Encampment focuses on 'bridges to eternity'

More than 1,400 young men and their leaders from 11 stakes gathered July 28-Aug. 1 for an Aaronic Priesthood encampment, "Bridges to Eternity."

The encampment, conducted amidst towering coastal redwoods at the Boy Scouts of America Cutter Scout Reservation about 70 miles south of San Francisco, was for young men in the San Francisco California and Danville California regions. It was organized under the direction of the regional representative, Elder Quentin L. Cook, with approval from the North America West Area presidency.Elder Cook and Young Men General Board member J. Larry Bradshaw addressed the group at a Sunday sacrament meeting July 31, emphasizing the importance of gratitude and faith. Special musical numbers were provided by a young men's choir.

Brother Bradshaw also met with the young men in small groups during the first two days of the encampment, spending an hour of teaching and testimony with each of them. He discussed the characteristics of true champions, citing the Prophet Joseph Smith as a champion of integrity, faith, charity and other positive characteristics, and shared powerful stories from Joseph's life.

He concluded his remarks by challenging the young men to become personal champions of faith, virtue, integrity and the other principles of the Scout Law.

Prior to the encampment, Church members in the two regions donated upwards of 6,000 hours making improvements at the campground over a period of 18 months, working in cooperation with leaders of the BSA Pacific Skyline Council. Part of the work included construction of two high-adventure challenge courses - one for Boy Scouts and another a ropes course for Varsity and Explorer young men.

The courses included a variety of challenging obstacles and team-building activities. Several were conducted high in the redwoods under trained leaders, with approved safety equipment and procedures always paramount. As the young men would work together to meet the challenges, they would often receive suggestions about how the lessons they were learning could be applied in everyday life.
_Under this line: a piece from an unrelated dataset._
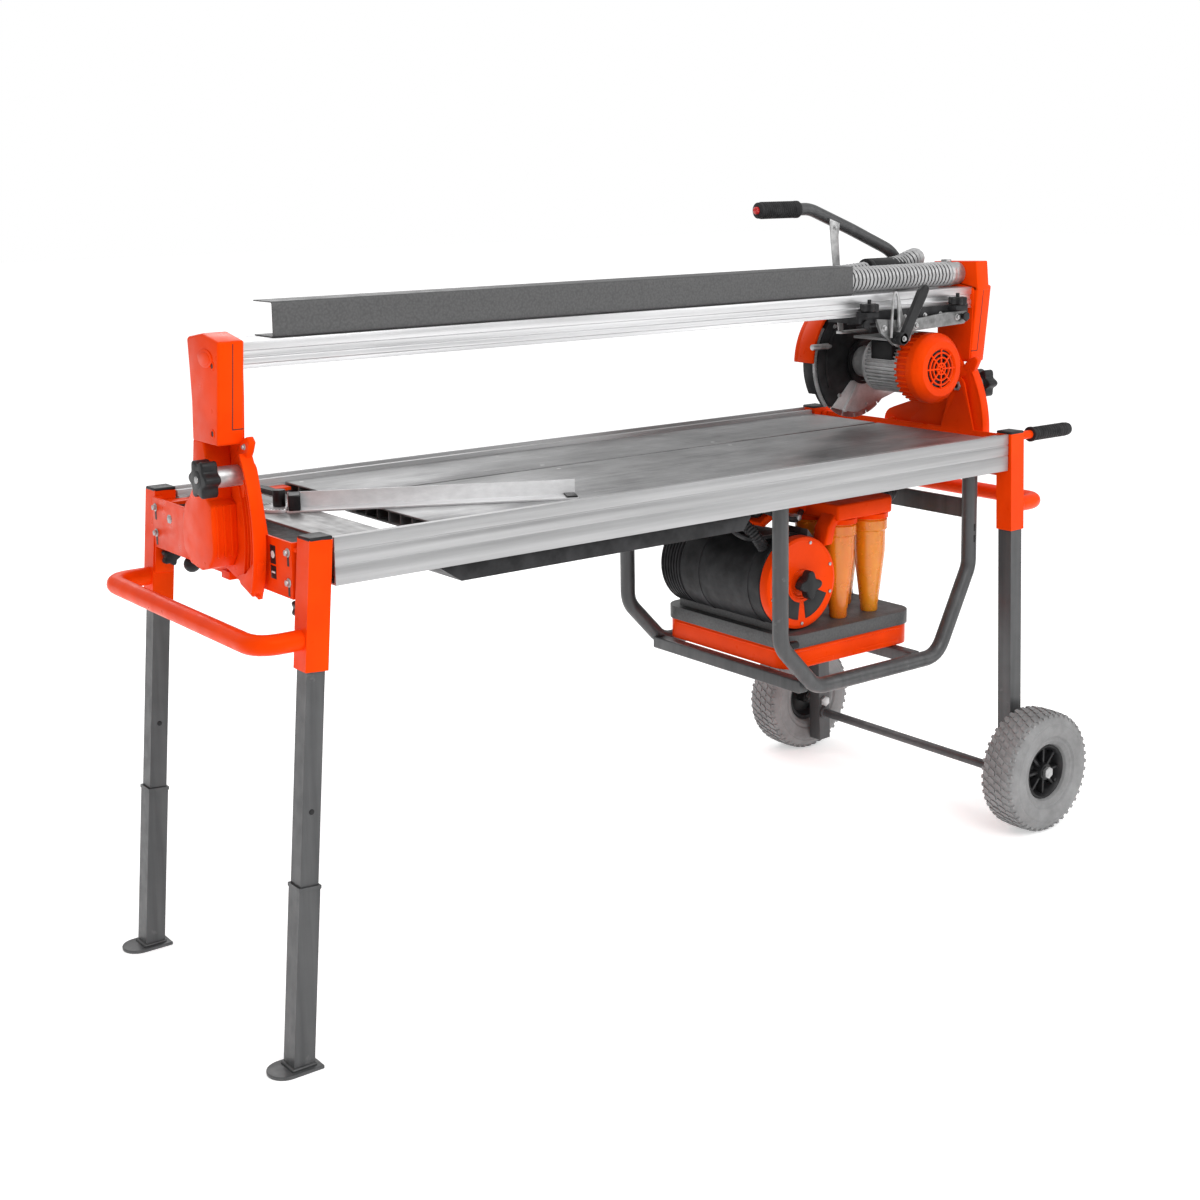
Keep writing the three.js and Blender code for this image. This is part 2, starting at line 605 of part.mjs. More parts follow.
// A channel under the rail with lips that hook over its front and back faces.
function addCarriage() {
  const f = rail.front - gap;
  const b = rail.front + rail.depth + gap;
  const under = rail.bottom - gap;
  const { left, right, wall, knobHole, knobZ, knobRadius } = carriage;
  const hook = outline([
    [f - wall, under - 14], [b + wall, under - 14], [b + wall, 1126], [b, 1126], [b, under], [f, under],
    [f, knobZ], [f - wall, knobZ],
  ]);
  const body = sweepX(hook, left, right);
  const frontLug = block([right - 63, right], [f - wall, f - 0.5], [1076, under - 13.9]);
  const backPlate = block([left + 55, right - 75], [b, b + wall], [1080, 1127]);
  const knobPads = knobPlaces.map(([, x]) => block([x - 16, x + 16], [f - 32, f - wall + 0.1], [knobZ - 10, knobZ]));
  const pin = bar("y", f - 30, f - wall + 0.1, [plungePivot.x, plungePivot.z], 5, 12);
  const pinHead = bar("y", f - 30, f - 25, [plungePivot.x, plungePivot.z], 10, 6);
  const screwHoles = knobPlaces.map(([, x]) => bar("z", 1090, 1130, [x, f - 21], knobHole + gap, 10));
  addPart("carriage", cut(join(body, frontLug, backPlate, pin, pinHead, ...knobPads), ...screwHoles), blackPaint);
  for (const [place, x] of knobPlaces) {
    const knob = join(
      bar("z", knobZ - 9, knobZ + 26, [x, f - 21], knobHole, 10),
      lobedKnob("z", knobZ + gap, knobZ + 18, [x, f - 21], knobRadius, 6),
    );
    addPart(`carriage_${place}_knob`, knob, blackPlastic);
  }
}

// The plunge arm is a steel plate in front of the carriage, hinged at its right end.
function addPlungeArm() {
  const y0 = plungeArm.y;
  const y1 = y0 + plungeArm.thick;
  const shelfBottom = plungeArm.shelf;
  const shelfTop = shelfBottom + 6;
  const shape = outline([
    [546, 1098], [640, 1090], [760, 1100], [820, 1100], [826, 1084], [812, 1073], [652, 1067],
    [646, shelfBottom], [600, 1040], [560, 1068],
  ]);
  const hole = bar("y", y0 - 5, y1 + 5, [plungePivot.x, plungePivot.z], 5 + gap, 12);
  const shelf = join(block([610, 646], [y1 - 0.01, -40], [shelfBottom, shelfTop]),
    block([645, 780], [-112, -40], [shelfBottom, shelfTop]));
  addPart("plunge_arm", cut(join(sweepY(shape, y0, y1), shelf), hole), brightSteel);
  // Lock lever on the face of the arm.
  const hub = plungeArm.leverHub;
  const leverY = y0 - gap;
  const lever = sweepY(outline([
    [hub[0] - 14, hub[1] - 4], [hub[0] + 10, hub[1] - 14], [hub[0] + 40, hub[1] + 40],
    [hub[0] + 72, hub[1] + 88], [hub[0] + 76, hub[1] + 104], [hub[0] + 62, hub[1] + 108],
    [hub[0] + 48, hub[1] + 96], [hub[0] + 20, hub[1] + 44],
  ]), leverY - 26, leverY - 12);
  const boss = bar("y", leverY - 26, leverY, hub, plungeArm.leverHubRadius, 18);
  addPart("plunge_lock_lever", join(lever, boss), blackPlastic);
}

function addMotor() {
  const at = [arbor.x, 0, arbor.z];
  const body = bar("y", motor.front, motor.back, [0, 0], motor.radius, 28);
  const saddle = block([-50, 50], [-108, -44], [40, plungeArm.shelf - gap - arbor.z]);
  const neck = bar("y", motor.back - 0.01, bladeGuard.front - gap, [0, 0], 34, 20);
  const shaftHole = bar("y", 0, 50, [0, 0], 9, 12);
  addPart("motor_housing", cut(join(body, saddle, neck), shaftHole), aluminium, at);
  const cover = turned([
    [0, motor.fanFront], [56, motor.fanFront], [motor.fanRadius, motor.fanFront + 16],
    [motor.fanRadius, motor.front - 18], [motor.radius + 2, motor.front - gap], [0, motor.front - gap],
  ], 24);
  addPart("fan_cover", cover, orange, at);
}

function addBlade() {
  const at = [arbor.x, 0, arbor.z];
  const disc = turned([
    [blade.bore, -blade.thick / 2], [blade.radius, -blade.thick / 2], [blade.radius, blade.thick / 2],
    [blade.bore, blade.thick / 2], [blade.bore, -blade.thick / 2],
  ], 36);
  addPart("saw_blade", disc, brightSteel, [arbor.x, slotY, arbor.z]);
  // Spindle with the two flanges that clamp the blade.
  const spindle = turned([
    [0, 4], [8.5, 4], [8.5, 40], [28, 40], [28, slotY - 1.5 - gap],
    [12.4, slotY - 1.5 - gap], [12.4, slotY + 1.5 + gap],
    [28, slotY + 1.5 + gap], [28, slotY + 9], [10, slotY + 9], [10, slotY + 18], [0, slotY + 18],
  ], 16);
  addPart("blade_spindle", spindle, brightSteel, at);
  // Guard: a shell over the upper half and the left of the blade, open below.
  const { radius, front, back, sheet } = bladeGuard;
  const shell = outline([...arc([0, 0], radius, -2, 222, 20), [-62, -104], [-20, -112], [30, -84], [136, -64]]);
  const hollow = outline([...arc([0, 0], radius - 4.5, -2, 222, 20), [-70, -150], [150, -150], [150, -20]]);
  const outer = sweepY(shell, front, back);
  const inner = sweepY(hollow, front + sheet, back - sheet);
  const neckHole = bar("y", front - 10, front + 10, [0, 0], 29, 24);
  // The back wall ends higher, so that it clears the table when the bridge is tilted.
  const tiltRoom = block([-160, 160], [back - 20, back + 5], [-160, -66]);
  const hoodShape = outline([...arc([0, 0], radius + 15, 95, 178, 8), [-90, 4], [-60, 60], [-10, 96]]);
  const hood = sweepY(hoodShape, back - 1, back + 14);
  addPart("blade_guard", join(cut(outer, inner, neckHole, tiltRoom), hood), blackPaint, at);
}

// Bent tube handle that rises behind the rail and reaches left to a rubber grip.
function addHeadHandle() {
  const { x, y, foot, bend, radius } = handle;
  const rise = bentRun([[x, y, foot], [x, y, bend], [640, y, 1275]], 34, 3).slice(0, -1);
  const reachOver = bentRun([[640, y, 1275], [520, y, grip.z], [386, y, grip.z]], 260, 4).slice(0, -1);
  const bentTube = tube([...rise, ...reachOver, new THREE.Vector3(grip.left + 12, y, grip.z)], radius, 12);
  const footPlate = block([674, 812], [-30, 16], [plungeArm.shelf + 6 + gap, 1066]);
  addPart("head_handle", join(bentTube, footPlate), darkSteel);
  const sleeveGrip = cut(
    bar("x", grip.left, grip.right, [y, grip.z], grip.radius, 18),
    bar("x", grip.left + 12 - gap, grip.right + 1, [y, grip.z], grip.bore, 14),
    bar("x", grip.left - 1, grip.left + 13, [y, grip.z], grip.button + gap, 14),
  );
  addPart("head_grip", sleeveGrip, blackPlastic);
  addPart("switch_button", bar("x", grip.left - 7, grip.left + 5, [y, grip.z], grip.button, 14), red);
}

// Clamp lever with a ball end under the left end of the table.
function addBallLever() {
  const [x, y] = tableClamp.hub;
  const ball = new THREE.SphereGeometry(15, 12, 8).translate(...tableClamp.ball);
  const arm = tube([new THREE.Vector3(x, y, 750), new THREE.Vector3(...tableClamp.ball)], 5, 8);
  const boss = join(bar("z", 738, 764, [x, y], 15, 14), bar("z", 763, 778, [x, y], 4, 10));
  addPart("table_clamp_lever", join(boss, arm, solid(ball)), blackPlastic);
}

// ---------------------------------------------------------------- mitre fence
function addFence() {
  const slide = block([-772, -672], [-265, 265], [tableTop - 5, tableTop]);
  const pin = bar("z", tableTop - 1, tableTop + 5, [fence.pivotX, fence.pivotY], 8, 14);
  addPart("fence_slide_plate", join(slide, pin), brightSteel);
  const spin = (shape) => shape.rotate([0, 0, fence.angle]).translate([fence.pivotX, fence.pivotY, 0]);
  const z0 = tableTop + gap;
  const angle = outline([
    [-fence.width, z0], [0, z0], [0, z0 + fence.height], [-fence.wall, z0 + fence.height],
    [-fence.wall, z0 + fence.wall], [-fence.width, z0 + fence.wall],
  ]);
  const barSolid = sweepX(angle, 14, 14 + fence.length);
  const protractor = cut(
    sweepZ(outline([...arc([0, 0], 38, 60, 300, 12), [40, -30], [40, 30]]), z0, z0 + 5),
    bar("z", z0 - 5, z0 + 20, [0, 0], 8 + gap, 14),
  );
  addPart("mitre_fence", spin(join(barSolid, cut(protractor, block([13.9, 60], [-60, 60], [z0 - 1, z0 + 9])),
    block([12, 15], [-fence.width, 0], [z0, z0 + fence.wall]))), aluminium);
  const lever = join(
    bar("z", z0 + 5 + gap, z0 + 34, [0, 0], 11, 14),
    sweepZ(outline([[-6, 4], [6, 4], [5, 60], [-3, 84], [-13, 82], [-13, 58]]), z0 + 22, z0 + 31),
  ).rotate([0, 0, 22]);
  addPart("fence_clamp_lever", spin(lever), blackPlastic);
}

// ---------------------------------------------------------------- extractor cradle
// Two rails that the extractor stands on and a flat tie bar, welded to the rear hoop.
function crossBars() {
  const along = [-hoop.y + hoop.radius + gap, hoop.y - 4];
  const rail = [hoop.bottom - 13, hoop.bottom + 13];
  return [block([276, 302], along, rail), block([600, 626], along, rail), block([751, 761], along, [668, 708])];
}

function addCradle() {
  const top = deckHeight - beam.height - gap;
  for (const [place, y] of [["front", -hoop.y], ["rear", hoop.y]]) {
    const corners = [
      [hoop.left, y, top], [hoop.left, y, 484], [hoop.left + 94, y, hoop.bottom],
      [hoop.right - 96, y, hoop.bottom], [hoop.right, y, 566], [hoop.right, y, top],
    ];
    const tubeShape = tube(bentRun(corners, 46, 3), hoop.radius, 12);
    const tab = (x) => block([x - 22, x + 22], [y - 14, y + 14], [top - 4, top]);
    const bare = join(tubeShape, tab(hoop.left), tab(hoop.right));
    const hoopSolid = place === "rear" ? join(bare, ...crossBars()) : bare;
    addPart(`cradle_${place}_hoop`, hoopSolid, darkSteel);
  }
}

// ---------------------------------------------------------------- dust extractor
function roundedBlock(x0, x1, y0, y1, radius, z0, z1) {
  const shape = new THREE.Shape();
  shape.moveTo(x0 + radius, y0);
  shape.lineTo(x1 - radius, y0);
  shape.absarc(x1 - radius, y0 + radius, radius, -Math.PI / 2, 0);
  shape.lineTo(x1, y1 - radius);
  shape.absarc(x1 - radius, y1 - radius, radius, 0, Math.PI / 2);
  shape.lineTo(x0 + radius, y1);
  shape.absarc(x0 + radius, y1 - radius, radius, Math.PI / 2, Math.PI);
  shape.lineTo(x0, y0 + radius);
  shape.absarc(x0 + radius, y0 + radius, radius, Math.PI, 1.5 * Math.PI);
  return sweepZ(shape, z0, z1);
}

function addExtractor() {
  const { left, right, front, back, bottom, top } = tray;
  const pan = cut(
    roundedBlock(left, right, front, back, 40, bottom, top),
    roundedBlock(left + 3, right - 3, front + 3, back - 3, 37, bottom + 3, top + 1),
  );
  addPart("dust_tray", pan, orange);
  const deck = roundedBlock(left - 4, right + 4, front - 4, back + 4, 44, top + gap, top + deckThick);
  const mountTop = drum.z - drum.radius + 14;
  const mount = block([drum.x - 50, drum.x + 50], [drum.front + 30, drum.back - 10], [top + 20, mountTop]);
  const hollow = bar("y", drum.front - 10, drum.back + 10, [drum.x, drum.z], drum.radius + gap, 28);
  addPart("extractor_base", cut(join(deck, mount), hollow), hammered);
  const drumShell = bar("y", drum.front + drum.cover, drum.back, [drum.x, drum.z], drum.radius, 28);
  addPart("filter_drum", drumShell, blackPaint);
  const cover = bar("y", drum.front, drum.front + drum.cover - gap, [drum.x, drum.z], drum.radius - 1, 28);
  const boltRoom = bar("y", drum.front - 1, drum.front + 12, [drum.x, drum.z], drum.bolt + gap, 16);
  addPart("filter_cover", cut(cover, boltRoom), orange);
  const knob = join(
    bar("y", drum.front - 22, drum.front + 11, [drum.x, drum.z], drum.bolt, 16),
    lobedKnob("y", drum.front - 30, drum.front - 8, [drum.x, drum.z], 30, 4),
  );
  addPart("filter_knob", knob, blackPlastic);
  addCyclones(top + deckThick + gap);
  const motorBody = join(
    bar("y", 0, extractorMotor.back, extractorMotor.at, extractorMotor.radius, 24),
    bar("y", -30, 0.01, extractorMotor.at, extractorMotor.fan, 16),
  );
  addPart("extractor_motor", motorBody, blackPaint);
  const inlet = bentRun([[627, -80, 706], [690, -80, 712], [706, 60, 740], [790, 150, 744], [836, 150, 744]], 40, 3);
  addPart("lower_hose", tube(inlet, inletRadius, 12), blackPaint);
}

// Four cyclone cones in two rows, joined at the top by the duct that feeds them.
function addCyclones(foot) {
  const { tip, mouth, ductBottom, ductTop } = cyclone;
  const top = ductBottom + 2;
  const profile = [[0, foot], [tip, foot], [tip + 2, foot + 19.7], [mouth - 1, 606], [mouth, top], [0, top]];
  const cones = cyclonePlaces.map(([x, y]) => turned(profile, 14).rotate([90, 0, 0]).translate([x, y, 0]));
  const duct = join(
    sweepZ(outline([[448, -158], [622, -158], [626, -10], [448, 0]]), ductBottom, ductTop),
    sweepY(outline([
      [318, ductBottom], [346, 708], [450, ductTop], [450, 700], [380, 694], [330, 680],
    ]), -60, 0),
  );
  addPart("cyclone_bank", join(duct, ...cones), amber);
}

addStand();
addWheels();
drillLegs();
addTable();
addEndPlates();
addBridge();
addHead();
addBallLever();
addFence();
addCradle();
addExtractor();

saw.position.x = -(lifting.tip + 6 - loop.reach - loop.radius) / 2;

export default saw;
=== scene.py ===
import math
import bpy
import bmesh
from mathutils import Matrix, Vector


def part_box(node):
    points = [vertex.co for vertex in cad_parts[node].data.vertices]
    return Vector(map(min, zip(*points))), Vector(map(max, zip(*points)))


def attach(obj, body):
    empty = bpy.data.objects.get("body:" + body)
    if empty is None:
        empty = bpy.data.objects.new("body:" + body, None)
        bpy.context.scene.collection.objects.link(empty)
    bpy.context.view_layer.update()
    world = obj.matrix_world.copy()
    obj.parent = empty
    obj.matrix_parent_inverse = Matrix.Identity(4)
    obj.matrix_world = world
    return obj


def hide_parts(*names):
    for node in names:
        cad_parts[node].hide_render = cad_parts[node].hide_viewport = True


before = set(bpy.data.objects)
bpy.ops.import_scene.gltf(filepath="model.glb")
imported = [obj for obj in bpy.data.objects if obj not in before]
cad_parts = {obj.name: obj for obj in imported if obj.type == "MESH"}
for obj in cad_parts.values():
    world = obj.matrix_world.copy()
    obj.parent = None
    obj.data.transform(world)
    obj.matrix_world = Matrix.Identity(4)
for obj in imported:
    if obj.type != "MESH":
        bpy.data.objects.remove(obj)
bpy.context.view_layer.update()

# Sizes are in millimetres, measured from the middle of the table frame at floor level.
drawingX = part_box("front_side_beam")[0][0] + 0.790


def place(x, y, z):
    return Vector((drawingX + x / 1000, y / 1000, z / 1000))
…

Other encampment activities included swimming, merit-badge work stations, archery, black-powder rifle shooting, rappeling, obstacle courses and canoeing.

Friday-evening entertainment at a hillside amphitheater featured LDS musician Michael McLean and others, who wove a variety of gospel messages into their numbers.

Throughout the encampment and during planning efforts, a youth leadership corps of 80 priest-age young men played a key role in preparing and supervising various activities, according to Mark D. Forsyth, encampment vice chairman.

"It was a joy working with these young men, feeling their strength and seeing them grow as they took on important leadership responsibilities," noted Brother Forsyth. "Without their help, we couldn't have made it happen. Of course, there also were hundreds of dedicated adult leaders who volunteered countless hours as well. We all had a great time working together.

"I think hundreds of young men left the encampment with stronger self-esteem and greater confidence in themselves and in their friends. Many of them were able to look around at sacrament meeting and realize they are part of a great army of priesthood brethren in the Lord's service. It was exciting to be a part of it."